Major support for this exhibition was provided by the Holenia Trust in memory of Joseph H. Hirshhorn, Melva Bucksbaum and Raymond Learsy, The Henry Luce Foundation and the Friends of James and Barbara Demetrion Endowment Fund.

The Catalogue
In the 240-page catalogue, published by Scala, the main essay by Fletcher situates Noguchi’s sculptures in the context of their time, notably the artist’s utopian aspirations, his relationship to Surrealism, his daring sexual themes and his remarkably prescient globalist approach. Additional essays by Dana Miller, associate curator at the Whitney Museum of American Art, New York, and by Bonnie Rychlak, curator of the Isamu Noguchi Foundation Museum, address Noguchi’s relevance for land art of the 1970s and his relationship to Zen.

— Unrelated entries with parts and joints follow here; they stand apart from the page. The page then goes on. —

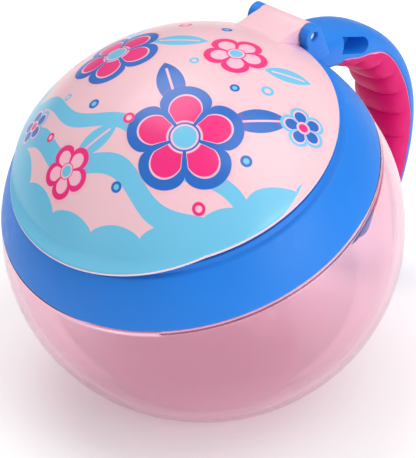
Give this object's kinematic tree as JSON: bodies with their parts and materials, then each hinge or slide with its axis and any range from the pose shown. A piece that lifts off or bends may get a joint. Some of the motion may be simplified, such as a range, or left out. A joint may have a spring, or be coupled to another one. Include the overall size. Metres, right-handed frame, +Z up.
{
  "type": "toddler snack container",
  "caption": "Ball-shaped snack cup for a small child: see-through bowl, tilted screw collar with a carrying handle, soft petal opening and domed flip lid.",
  "frame": {"origin": "centre of the bowl's flat base, on the plane that the cup stands on", "axes": "+Z up, +Y toward the hinge and the handle, +X along the hinge pin; the front with the finger lip faces -Y, and the object is symmetric about the plane x = 0"},
  "size_m": [0.108, 0.1381, 0.0993],
  "materials": {
    "bowl": "clear tinted copolyester, polished, faint pink",
    "collar": "moulded polypropylene, satin gloss, mid blue",
    "grip": "soft overmould with finger ridges, hot pink, fine matt texture",
    "pin": "drawn stainless wire",
    "lid": "moulded polypropylene, pale pink, printed on top, satin gloss",
    "liner": "moulded polypropylene, pale pink, fine matt",
    "insert": "soft elastomer, pink, silky matt"
  },
  "bodies": {
    "bowl": {"bowl": "bowl"},
    "insert": {"insert_ring": "insert"},
    "collar": {"collar": "collar", "handle_grip": "grip", "hinge_pin": "pin"},
    "lid": {"lid_dome": "lid", "lid_liner": "liner"},
    "petal_1": {"petal_1": "insert"},
    "petal_2": {"petal_2": "insert"},
    "petal_3": {"petal_3": "insert"},
    "petal_4": {"petal_4": "insert"},
    "petal_5": {"petal_5": "insert"},
    "petal_6": {"petal_6": "insert"}
  },
  "joints": [
    {"name": "collar_lift", "type": "slide", "parent": "bowl", "child": "insert", "axis": [0, -0.328, 0.9447], "range_m": [0, 0.0023]},
    {"name": "collar_twist", "type": "hinge", "parent": "insert", "child": "collar", "pos_m": [0, 0, 0.0449], "axis": [0, -0.328, 0.9447], "range_deg": [0, 45]},
    {"name": "lid_hinge", "type": "hinge", "parent": "collar", "child": "lid", "pos_m": [0, 0.03184, 0.09343], "axis": [-1, 0, 0], "range_deg": [0, 160]},
    {"name": "petal_1_bend", "type": "hinge", "parent": "insert", "child": "petal_1", "pos_m": [0.01515, -0.03409, 0.06307], "axis": [-0.866, -0.4723, -0.164], "range_deg": [0, 70], "stiffness_Nm_per_rad": 0.004, "springref_deg": -5.73},
    {"name": "petal_2_bend", "type": "hinge", "parent": "insert", "child": "petal_2", "pos_m": [0.0303, -0.0093, 0.07168], "axis": [0, -0.9447, -0.328], "range_deg": [0, 70], "stiffness_Nm_per_rad": 0.004, "springref_deg": -5.73},
    {"name": "petal_3_bend", "type": "hinge", "parent": "insert", "child": "petal_3", "pos_m": [0.01515, 0.01549, 0.08029], "axis": [0.866, -0.4723, -0.164], "range_deg": [0, 70], "stiffness_Nm_per_rad": 0.004, "springref_deg": -5.73},
    {"name": "petal_4_bend", "type": "hinge", "parent": "insert", "child": "petal_4", "pos_m": [-0.01515, 0.01549, 0.08029], "axis": [0.866, 0.4723, 0.164], "range_deg": [0, 70], "stiffness_Nm_per_rad": 0.004, "springref_deg": -5.73},
    {"name": "petal_5_bend", "type": "hinge", "parent": "insert", "child": "petal_5", "pos_m": [-0.0303, -0.0093, 0.07168], "axis": [0, 0.9447, 0.328], "range_deg": [0, 70], "stiffness_Nm_per_rad": 0.004, "springref_deg": -5.73},
    {"name": "petal_6_bend", "type": "hinge", "parent": "insert", "child": "petal_6", "pos_m": [-0.01515, -0.03409, 0.06307], "axis": [-0.866, 0.4723, 0.164], "range_deg": [0, 70], "stiffness_Nm_per_rad": 0.004, "springref_deg": -5.73}
  ],
  "couplings": [
    {"joint": "collar_lift", "follows": "collar_twist", "m_per_rad": 0.0028648}
  ]
}
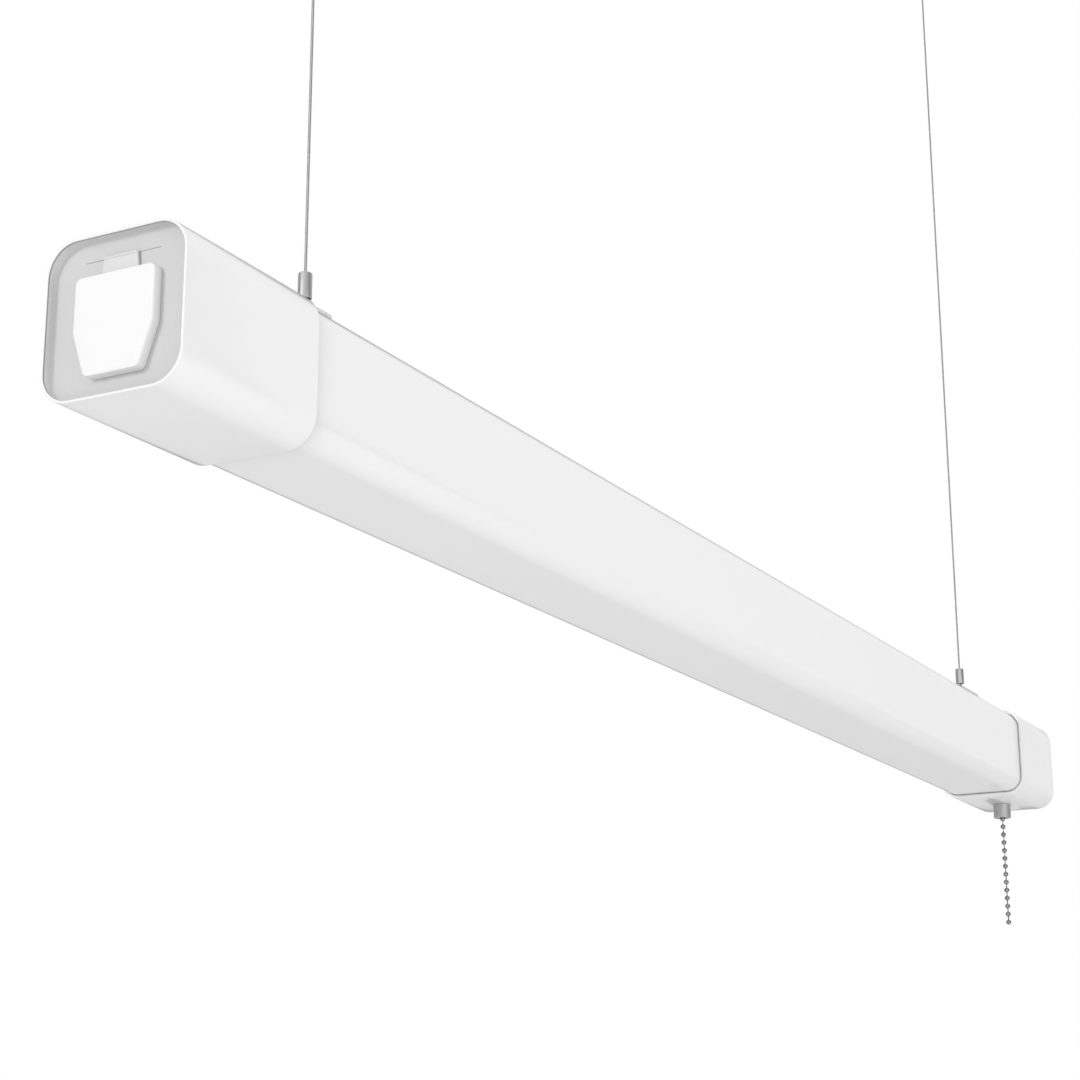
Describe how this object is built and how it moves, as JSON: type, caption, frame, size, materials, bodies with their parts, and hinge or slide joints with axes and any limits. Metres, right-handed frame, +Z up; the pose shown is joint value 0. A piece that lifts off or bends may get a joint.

2005 National Cherry Blossom Festival®
“Isamu Noguchi: Master Sculptor” is an official part of the 2005 National Cherry Blossom Festival®, which will be held between March 26 and April 11. The National Cherry Blossom Festival Parade® and Sakura Matsuri will be on Saturday, April 9. This year’s 2005 festival marks the 93rd celebration of the original gift of the 3,000 cherry trees by the city of Tokyo to the people of Washington, D.C., in 1912. For more information, visit www.nationalcherryblossomfestival.org.

About The Hirshhorn Museum and Sculpture Garden
The Hirshhorn Museum and Sculpture Garden, the nation’s museum of international modern and contemporary art, celebrates its 30th anniversary this year and serves an estimated 700,000 visitors annually. Its collection encompasses some 11,500 paintings, sculptures, mixed media installations and works on paper. The Hirshhorn maintains an active exhibition program and offers and array of free public programs that explore the art of our time. The museum, located at Independence Avenue and Seventh Street S.W., is open daily from 10 a.m. to 5:30 p.m. (closed Dec. 25), and admission is free.